Mr Mahinda Rajapaksa, an opposition leader and Sri Lanka’s former strongman president, ascribed the security failure to rivalries between the president and the prime minister.

“Don’t take this as a joke,” he said. “As long as the division between the president and the prime minister exists, you can’t solve this problem. My security division knew about the advance notice (of the attack); I did not.”

While officials examined their own failures, some looked outside the country to help explain the bloody attacks.

State Minister of Defence Ruwan Wijewardene told Parliament that the attacks were carried out in retaliation for shootings that claimed 50 lives at two mosques in Christchurch, New Zealand, by a white supremacist.

But others were skeptical of that connection.

“It is possible (that Sunday’s attacks) could have been because of the Christchurch attacks,” Prime Minister Ranil Wickremesinghe said at a news conference. “We cannot say yet.”

“There seems to have been foreign involvement,” he added. “Some may have travelled abroad and come back . . . So far it is only Sri Lankan citizens that have been taken in for questioning.”

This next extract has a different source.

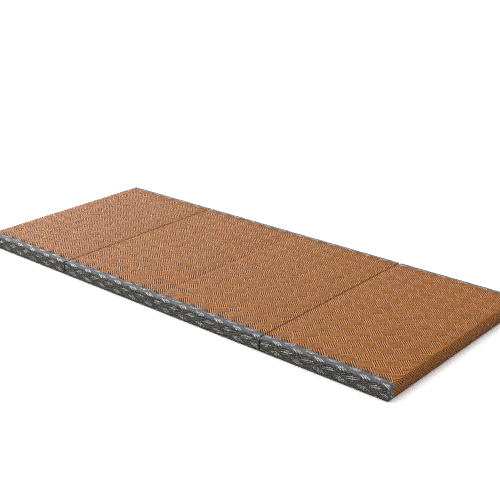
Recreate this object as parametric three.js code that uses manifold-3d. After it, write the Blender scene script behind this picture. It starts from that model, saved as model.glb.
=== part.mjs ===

Plots of such complexity take many months to organise, and the Christchurch shootings occurred less than six weeks ago, Mr Rasmussen noted.

“It’s also true that terrorist organisations are often opportunistic in the way that they claim justification or rationalisation for their attacks, so it’s possible that the minister’s comments reflect something that is emerging in the investigation from talking to suspects linked to the perpetrators,” he said.